AOC Feels Emboldened to Stand Up for Her Beliefs Due to the Threats
Ironically, the threats against AOC may have had the opposite effect of what those who made the threats intended. AOC said that the continuous fear helped propel her into being even more “robust and urgent” because of the realization that she may not live to see another day.
“I think the way that I live with it has evolved over time,” said AOC. “But I actually believe that it very much shaped my political decisions. Because I started to feel, even in 2019, that it was possible that I may not see the end of the year. I really felt that way. And so, it impacted how I navigated politically, because I said I don’t know if I have time. So, I need to be as robust and urgent as possible. To say what I need to say. Because I don’t want to take the time I have for granted.”
In a Time Magazine profile on AOC, the publication noted that the Congresswoman’s office got a visitor every 10 minutes back in 2019. Every time there was a knock, the staffers would “stiffen” in fear. Due to all the death threats her office was receiving, the Capitol Police started performing risk assessments on each and every visitor, even the fans.
AOC told Time that she missed the normalcy of going out in public and not being watched.
“I can’t go anywhere in public and just be a person without a lot of people watching everything I do,” she said.
Death Threats Against AOC
In the winter of 2021, the Department of Justice charged a man named Garrett Miller with 5 criminal charges, including making death threats against AOC. He’d tweeted “assassinate AOC” after storming the Capitol. Later, he posted that he was going to kill a Capitol Officer by “hug[ging] his neck with a nice rope.”
Another man, Paul Hoeffer, was sentenced to 18 months in prison this past spring after making threats on AOC and Nancy Pelosi’s lives. He had made phone calls to both of their offices in 2019 and 2020.
And making matters worse, AOC has received a death threat from a coworker. Last November, Representative Paul Gosar tweeted an animated video for everyone to watch. It showed him killing AOC and President Biden with swords. “Any anime fans out there?” he wrote.
AOC tweeted about the incident, saying “So while I was en route to Glasgow, a creepy member I work with who fundraises for Neo-Nazi groups shared a fantasy video of him killing me And he’ll face no consequences bc @GOPLeader cheers him on with excuses.”
Costs for Security Are Exorbitant for Members of Congress
According to The New York Times, AOC is “one of the most-threatened members of the House,” yet she had to wait for 2.5 years to receive additional Capitol Police security. The Times reports that she has spent over $120,000 on security since 2021, most of which is private security. AOC attributed the wait to being less senior than other members. Additionally, she said that being a woman of color and a minority meant that on average you had less resources to pay for private security.

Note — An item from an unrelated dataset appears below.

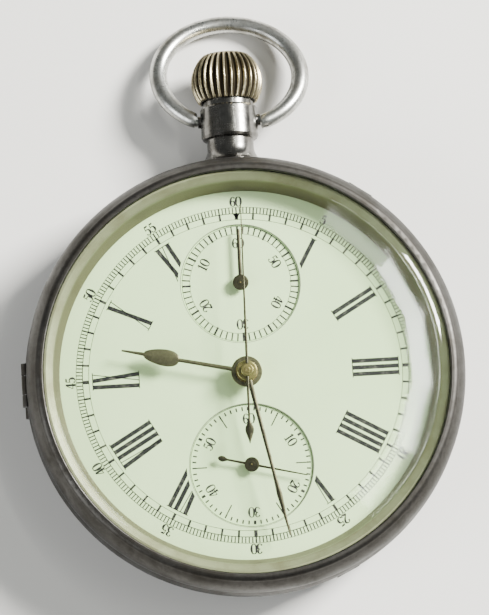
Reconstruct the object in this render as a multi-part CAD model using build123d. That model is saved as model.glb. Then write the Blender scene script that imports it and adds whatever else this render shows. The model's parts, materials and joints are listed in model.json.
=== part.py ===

“You are now extra tasked with providing and coming up with your own financial resources for your own safety,” said AOC.
While the House sergeant-at-arms recently allocated an additional $10,000 per member to secure their houses, AOC said that it wasn’t enough.
“It just feels like money was thrown at the situation,” she said. “I just don’t know how seriously people are going to take this unless someone gets hurt.”
That sentiment rings eerily accurate. Just a couple of weeks ago, a man broke into Nancy Pelosi’s house and attacked her husband, Paul, with a hammer. He was yelling, “Where is Nancy? Where are you, Nancy?” The attacker’s calls echoed those of the January Insurrectionists, “Where are you, Nancy? We’re looking for you Nancy! Oh, Nancy! Where are you, Nancy?”
According to The New York Times, historians are warning of the menacing and threatening way in which people are now communicating. That is likely to affect real-life safety, as violence becomes more mainstream. They’ve pinpointed a rise in violent rhetoric to right around the time that Donald Trump was elected.